The Hubble Space Telescope's imagery of a deep space field full of stars' galaxies and nebula.

"The other new instrument for Hubble is the Cosmic Origins Spectrograph (COS). COS is also the size of a phone booth.

"It does not make spectacular images but its kind of work is just as important for astronomers. Spectrographs make measurements of the motions, temperatures and chemical make-up of galaxies, stars and planets.

"What distinguishes COS is its great sensitivity to very faint objects and that it works at the ultraviolet end of the spectrum - a "flavour" of light radiation largely screened out by the Earth's atmosphere.

"COS team member Mike Shull at the University of Colorado, Boulder, describes the instrument as "a very fancy prism which takes the light from Hubble's mirror and spreads it out into its component colours."

"Every element whether it is helium, oxygen or carbon has a unique set of fingerprints that get imprinted on the light."

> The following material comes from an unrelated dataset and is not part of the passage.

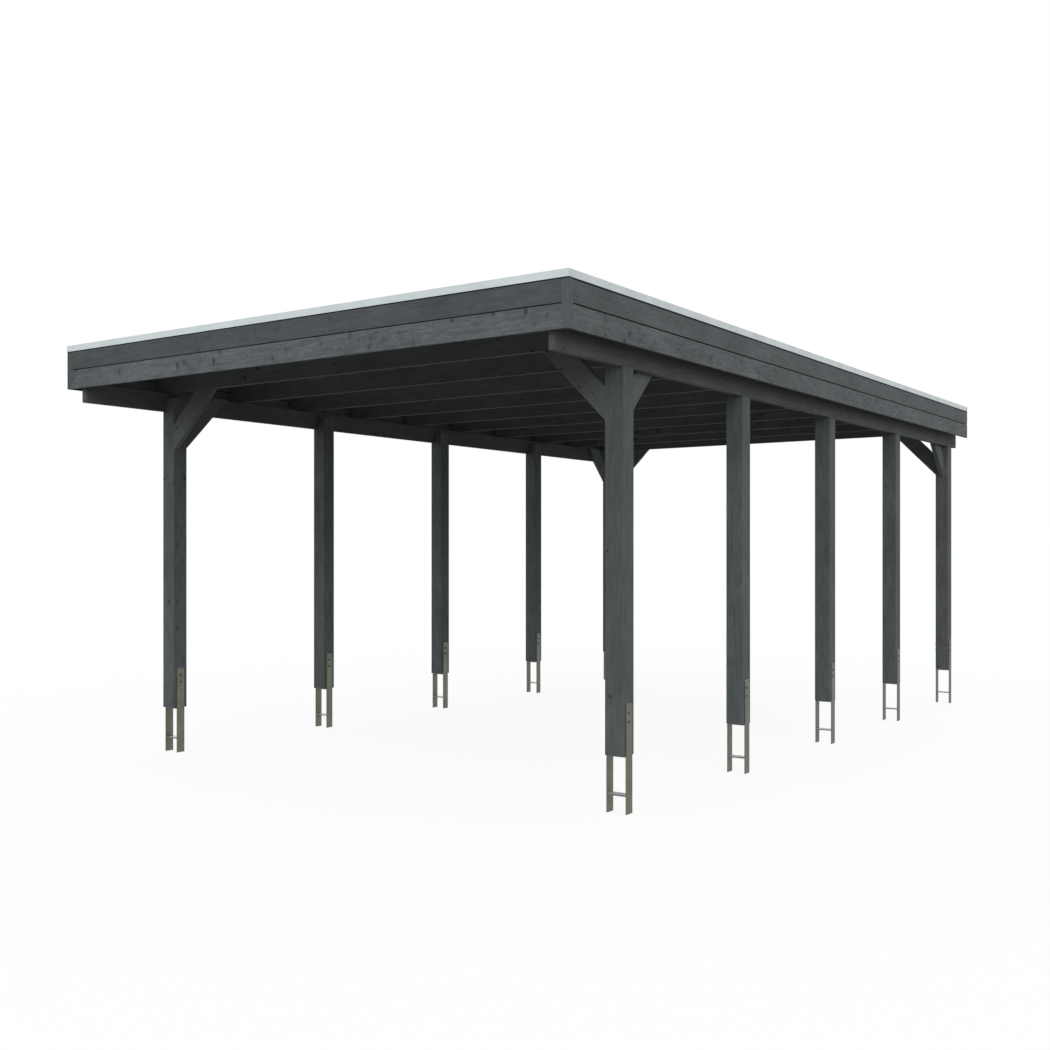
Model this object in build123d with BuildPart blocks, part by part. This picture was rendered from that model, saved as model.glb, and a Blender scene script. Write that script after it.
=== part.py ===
"""Flat-roofed timber carport on two rows of posts.

Each post stands in a steel H-anchor and is notched at its outer top corner
for a purlin. Rafters lie across the two purlins, knee braces stiffen the
four corner posts, and trapezoidal metal sheets cover the rafters. A fascia
two boards high runs round the front and both sides under an edge trim. The
back stays open, so rain can run off the sheets.

X is the width, Y the length with the front at -Y, and Z points up. The
origin is on the floor, in the middle of the overall box. Millimetres.
"""

from build123d import *
from math import radians, tan, cos
import os

os.makedirs("parts", exist_ok=True)

# Roof outline, over the outer faces of the fascia boards
roof_width = 4004.0
roof_length = 7032.0

# Posts, in two rows along the length
post_rows = 5
post_side = 115.0
post_length = 2200.0
post_chamfer = 1.5
notch_height = 93.0
front_overhang = 708.0
back_overhang = 149.0
side_overhang = 106.0

# H-anchors: two flat bars beside the post, joined by two cross plates
anchor_length = 600.0
anchor_width = 65.0
anchor_bar_thickness = 6.0
anchor_plate_thickness = 8.0
anchor_plate_spacing = 213.0
anchor_below_post = 318.0

# Purlins on edge in the post notches
purlin_thickness = 40.0
purlin_height = 132.0
purlin_setback = 40.0

# Rafters on edge across the purlins
rafter_count = 10
rafter_thickness = 40.0
rafter_height = 140.0

# Knee braces at the corner posts
brace_thickness = 40.0
brace_width = 130.0
brace_angle = 45.0
brace_foot_drop = 284.0

# Fascia: a lower and an upper board with a shadow groove between them
fascia_thickness = 20.0
fascia_drop = 39.0
lower_board_height = 123.0
upper_board_height = 160.0
groove_height = 6.0
tongue_thickness = 12.0
corner_batten_side = 40.0

# Edge trim, an L-shaped angle over the top edge of the fascia
trim_thickness = 2.0
trim_height = 40.0
trim_flange = 60.0

# Trapezoidal roof sheets
sheet_count = 4
ribs_per_sheet = 5
sheet_thickness = 1.0
rib_height = 35.0
rib_base = 60.0
rib_crest = 20.0
sheet_side_gap = 2.0
sheet_front_gap = 5.0
sheet_back_inset = 10.0

# Heights above the floor
post_bottom = anchor_below_post
post_top = post_bottom + post_length
purlin_bottom = post_top - notch_height
rafter_bottom = purlin_bottom + purlin_height
rafter_top = rafter_bottom + rafter_height
fascia_bottom = rafter_bottom - fascia_drop
upper_board_bottom = fascia_bottom + lower_board_height + groove_height
fascia_top = upper_board_bottom + upper_board_height
trim_top = fascia_top + trim_thickness

# Places along the length
front = (trim_thickness - roof_length) / 2
back = front + roof_length
first_post_face = front + front_overhang
last_post_face = back - back_overhang
post_pitch = (last_post_face - first_post_face - post_side) / (post_rows - 1)
purlin_front = front + purlin_setback
first_rafter_face = first_post_face
last_rafter_face = last_post_face - rafter_thickness
rafter_pitch = (last_rafter_face - first_rafter_face) / (rafter_count - 1)

# Places across the width, on the right-hand side
fascia_face = roof_width / 2
fascia_inside = fascia_face - fascia_thickness
post_outside = fascia_face - side_overhang
post_inside = post_outside - post_side
purlin_inside = post_outside - purlin_thickness

sides = {"left": -1, "right": 1}


def finish(piece, name):
    """Label a finished piece and write it."""
    piece.part.label = name
    export_step(piece.part, f"parts/{name}.step")


def board(x_range, y_range, z_range):
    """A straight board that fills the three ranges."""
    x0, x1 = sorted(x_range)
    y0, y1 = sorted(y_range)
    z0, z1 = sorted(z_range)
    with BuildPart() as piece:
        with BuildSketch(Plane.XY.offset(z0)):
            with Locations(((x0 + x1) / 2, (y0 + y1) / 2)):
                Rectangle(x1 - x0, y1 - y0)
        extrude(amount=z1 - z0)
    return piece


def outline(points):
    """A face in the current sketch, with its corners where the points say."""
    Polygon(*points, align=None)


def post_y(row):
    """Middle of a post along the length, with row 0 at the front."""
    return first_post_face + post_side / 2 + row * post_pitch


# Posts: a square timber, notched on its outer side down to the purlin's seat
def make_post(side, row):
    middle = side * (post_outside - post_side / 2)
    with BuildPart() as post:
        with BuildSketch(Plane.XY.offset(post_bottom)):
            with Locations((middle, post_y(row))):
                Rectangle(post_side, post_side)
        extrude(amount=post_length)
        chamfer(post.edges().filter_by(Axis.Z), length=post_chamfer)
        with BuildSketch(Plane.XY.offset(purlin_bottom)):
            with Locations((side * (post_outside - purlin_thickness / 2), post_y(row))):
                Rectangle(purlin_thickness, post_side)
        extrude(amount=notch_height, mode=Mode.SUBTRACT)
    return post


# H-anchors: the post stands on the upper plate, between the two bars
def make_anchor(side, row):
    middle = side * (post_outside - post_side / 2)
    bar_place = (post_side + anchor_bar_thickness) / 2
    upper_plate = post_bottom - anchor_plate_thickness
    lower_plate = upper_plate - anchor_plate_spacing
    with BuildPart() as anchor:
        with BuildSketch(Plane.XY):
            with Locations((middle - bar_place, post_y(row)), (middle + bar_place, post_y(row))):
                Rectangle(anchor_bar_thickness, anchor_width)
        extrude(amount=anchor_length)
        for plate_bottom in (lower_plate, upper_plate):
            with BuildSketch(Plane.XY.offset(plate_bottom)):
                with Locations((middle, post_y(row))):
                    Rectangle(post_side, anchor_width)
            extrude(amount=anchor_plate_thickness)
    return anchor


for side_name, side in sides.items():
    for row in range(post_rows):
        finish(make_post(side, row), f"post_{side_name}_{row + 1}")
        finish(make_anchor(side, row), f"anchor_{side_name}_{row + 1}")


# Purlins: on edge in the notches, flush with the outer faces of the posts
for side_name, side in sides.items():
    purlin = board(
        (side * purlin_inside, side * post_outside),
        (purlin_front, back),
        (purlin_bottom, rafter_bottom),
    )
    finish(purlin, f"purlin_{side_name}")


# Rafters: one behind the front fascia, the others evenly spaced, with the end
# two flush with the end faces of the corner posts
rafter_faces = [purlin_front]
rafter_faces += [first_rafter_face + step * rafter_pitch for step in range(rafter_count)]

with BuildPart() as rafters:
    with BuildSketch(Plane.XY.offset(rafter_bottom)):
        with Locations(*[(0, face + rafter_thickness / 2) for face in rafter_faces]):
            Rectangle(2 * fascia_inside, rafter_thickness)
    extrude(amount=rafter_height)
finish(rafters, "rafters")


def brace_outline(post_face, direction, top):
    """A brace seen square to its broad face, cut plumb at the post and level at the top."""
    slope = tan(radians(brace_angle))
    foot = purlin_bottom - brace_foot_drop
    heel = foot + brace_width / cos(radians(brace_angle))
    lower_end = post_face + direction * (top - foot) / slope
    upper_end = post_face + direction * (top - heel) / slope
    outline([(post_face, foot), (lower_end, top), (upper_end, top), (post_face, heel)])


# Cross braces: flush with the end face of the post, cut level under a rafter
def make_cross_brace(side, y_middle):
    with BuildPart() as brace:
        with BuildSketch(Plane.XZ.offset(-y_middle)):
            brace_outline(side * post_inside, -side, rafter_bottom)
        extrude(amount=brace_thickness / 2, both=True)
    return brace


# Length braces: lapped over the inner face of the purlin, as high as its top
def make_length_brace(side, post_face, direction):
    x_middle = side * (purlin_inside - brace_thickness / 2)
    with BuildPart() as brace:
        with BuildSketch(Plane.YZ.offset(x_middle)):
            brace_outline(post_face, direction, rafter_bottom)
        extrude(amount=brace_thickness / 2, both=True)
    return brace


for side_name, side in sides.items():
    front_cross = make_cross_brace(side, first_post_face + brace_thickness / 2)
    finish(front_cross, f"brace_cross_front_{side_name}")
    back_cross = make_cross_brace(side, last_post_face - brace_thickness / 2)
    finish(back_cross, f"brace_cross_back_{side_name}")
    front_length = make_length_brace(side, first_post_face + post_side, 1)
    finish(front_length, f"brace_length_front_{side_name}")
    back_length = make_length_brace(side, last_post_face - post_side, -1)
    finish(back_length, f"brace_length_back_{side_name}")


def lower_board_section(face, inward):
    """Lower fascia board in section, with the tongue that closes the groove behind."""
    body = face + inward * fascia_thickness / 2
    tongue = face + inward * (fascia_thickness - tongue_thickness / 2)
    with Locations((body, fascia_bottom + lower_board_height / 2)):
        Rectangle(fascia_thickness, lower_board_height)
    with Locations((tongue, upper_board_bottom - groove_height / 2)):
        Rectangle(tongue_thickness, groove_height)


def upper_board_section(face, inward):
    """Upper fascia board in section."""
    body = face + inward * fascia_thickness / 2
    with Locations((body, upper_board_bottom + upper_board_height / 2)):
        Rectangle(fascia_thickness, upper_board_height)


# Fascia boards: they butt against a square batten at each front corner
sections = {"lower": lower_board_section, "upper": upper_board_section}
side_board_front = front + corner_batten_side
side_board_middle = (side_board_front + back) / 2

for board_name, section in sections.items():
    with BuildPart() as front_board:
        with BuildSketch(Plane.YZ):
            section(front, 1)
        extrude(amount=fascia_face - corner_batten_side, both=True)
    finish(front_board, f"fascia_front_{board_name}")
    for side_name, side in sides.items():
        with BuildPart() as side_board:
            with BuildSketch(Plane.XZ.offset(-side_board_middle)):
                section(side * fascia_face, -side)
            extrude(amount=back - side_board_middle, both=True)
        finish(side_board, f"fascia_{side_name}_{board_name}")

for side_name, side in sides.items():
    batten = board(
        (side * (fascia_face - corner_batten_side), side * fascia_face),
        (front, front + corner_batten_side),
        (fascia_bottom, fascia_top),
    )
    finish(batten, f"corner_batten_{side_name}")


# Edge trim: a flange over the fascia and a leg down its face, mitred at the
# front corners
trim_face = fascia_face + trim_thickness
trim_front = front - trim_thickness


def front_strip(width):
    """Front strip in plan, mitred at both ends."""
    inner = trim_face - width
    y_inner = trim_front + width
    outline([(-trim_face, trim_front), (trim_face, trim_front), (inner, y_inner), (-inner, y_inner)])


def side_strip(side, width):
    """Side strip in plan, mitred at its front end."""
    outer = side * trim_face
    inner = side * (trim_face - width)
    outline([(outer, trim_front), (outer, back), (inner, back), (inner, trim_front + width)])


with BuildPart() as front_trim:
    with BuildSketch(Plane.XY.offset(fascia_top)):
        front_strip(trim_flange)
    extrude(amount=trim_thickness)
    with BuildSketch(Plane.XY.offset(trim_top - trim_height)):
        front_strip(trim_thickness)
    extrude(amount=trim_height)
finish(front_trim, "edge_trim_front")

for side_name, side in sides.items():
    with BuildPart() as side_trim:
        with BuildSketch(Plane.XY.offset(fascia_top)):
            side_strip(side, trim_flange)
        extrude(amount=trim_thickness)
        with BuildSketch(Plane.XY.offset(trim_top - trim_height)):
            side_strip(side, trim_thickness)
        extrude(amount=trim_height)
    finish(side_trim, f"edge_trim_{side_name}")


# Roof sheets: ribs run along the length, and every second sheet laps over
# the edge ribs of its neighbours
roof_edge = fascia_inside - sheet_side_gap
rib_pitch = (2 * roof_edge - rib_base) / (sheet_count * ribs_per_sheet)
sheet_front = purlin_front + sheet_front_gap
sheet_back = back - sheet_back_inset
sheet_middle = (sheet_front + sheet_back) / 2


def rib_line(first_rib, base):
    """Points along one sheet from its first edge rib to its last one."""
    points = []
    for rib in range(ribs_per_sheet + 1):
        x = -roof_edge + rib_base / 2 + (first_rib + rib) * rib_pitch
        points += [(x - rib_base / 2, base), (x - rib_crest / 2, base + rib_height)]
        points += [(x + rib_crest / 2, base + rib_height), (x + rib_base / 2, base)]
    return points


def sheet_section(sheet, base):
    """One sheet in section: its underside and the same line a thickness higher."""
    first_rib = sheet * ribs_per_sheet
    underside = rib_line(first_rib, base)
    upper_side = rib_line(first_rib, base + sheet_thickness)
    outline(underside + upper_side[::-1])


for layer_name, first_sheet, base in (
    ("under", 0, rafter_top),
    ("over", 1, rafter_top + sheet_thickness),
):
    with BuildPart() as sheets:
        with BuildSketch(Plane.XZ.offset(-sheet_middle)):
            for sheet in range(first_sheet, sheet_count, 2):
                sheet_section(sheet, base)
        extrude(amount=sheet_back - sheet_middle, both=True)
    finish(sheets, f"roof_sheets_{layer_name}")
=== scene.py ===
# %% [markdown]
# # A timber carport, from bare solids to stained wood and zinc
#
# The solids of the carport are already made to size, and this notebook only
# dresses them. It loads them, eases their edges, gives every surface the
# material it has on the real thing, adds the screws and bolts that hold it
# together, and sets a plain stage with soft light and a camera.

import math

import bpy
import numpy as np
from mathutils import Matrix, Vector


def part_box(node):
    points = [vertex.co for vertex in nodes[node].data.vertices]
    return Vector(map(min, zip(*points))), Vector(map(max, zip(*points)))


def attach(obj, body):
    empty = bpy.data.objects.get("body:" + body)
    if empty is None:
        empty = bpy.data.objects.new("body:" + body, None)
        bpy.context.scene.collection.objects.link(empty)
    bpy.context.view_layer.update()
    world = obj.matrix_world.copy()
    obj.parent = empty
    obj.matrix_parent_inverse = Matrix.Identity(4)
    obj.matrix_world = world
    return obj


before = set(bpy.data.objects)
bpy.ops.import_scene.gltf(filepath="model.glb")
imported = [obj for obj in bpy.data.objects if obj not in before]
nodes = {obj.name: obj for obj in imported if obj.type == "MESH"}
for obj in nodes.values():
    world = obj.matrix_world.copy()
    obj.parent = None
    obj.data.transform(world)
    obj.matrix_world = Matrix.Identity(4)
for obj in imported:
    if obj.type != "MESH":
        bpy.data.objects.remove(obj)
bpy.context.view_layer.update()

# %% [markdown]
# ## Two small tools for materials
#
# Colours are easiest to read as the hex values of a paint chart, which are
# sRGB, while Blender mixes light in linear values. One function turns the
# first into the second, so every colour below can be checked by eye.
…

"The imprinting of particular wavelengths at tell-tale intensities reveals which chemical elements are present in distant planets, stars, galaxies or even the great expanses of space between galaxies.

"In the past 20 years, astronomers have found that galaxies are not uniformly distributed across the sky.

"Galaxies are concentrated along a filamentary network called the Cosmic Web. Between these vast films and fingers of galaxies are even more immense voids of very nearly empty darkness. But there is something in them - a vanishingly tenuous amount of gas."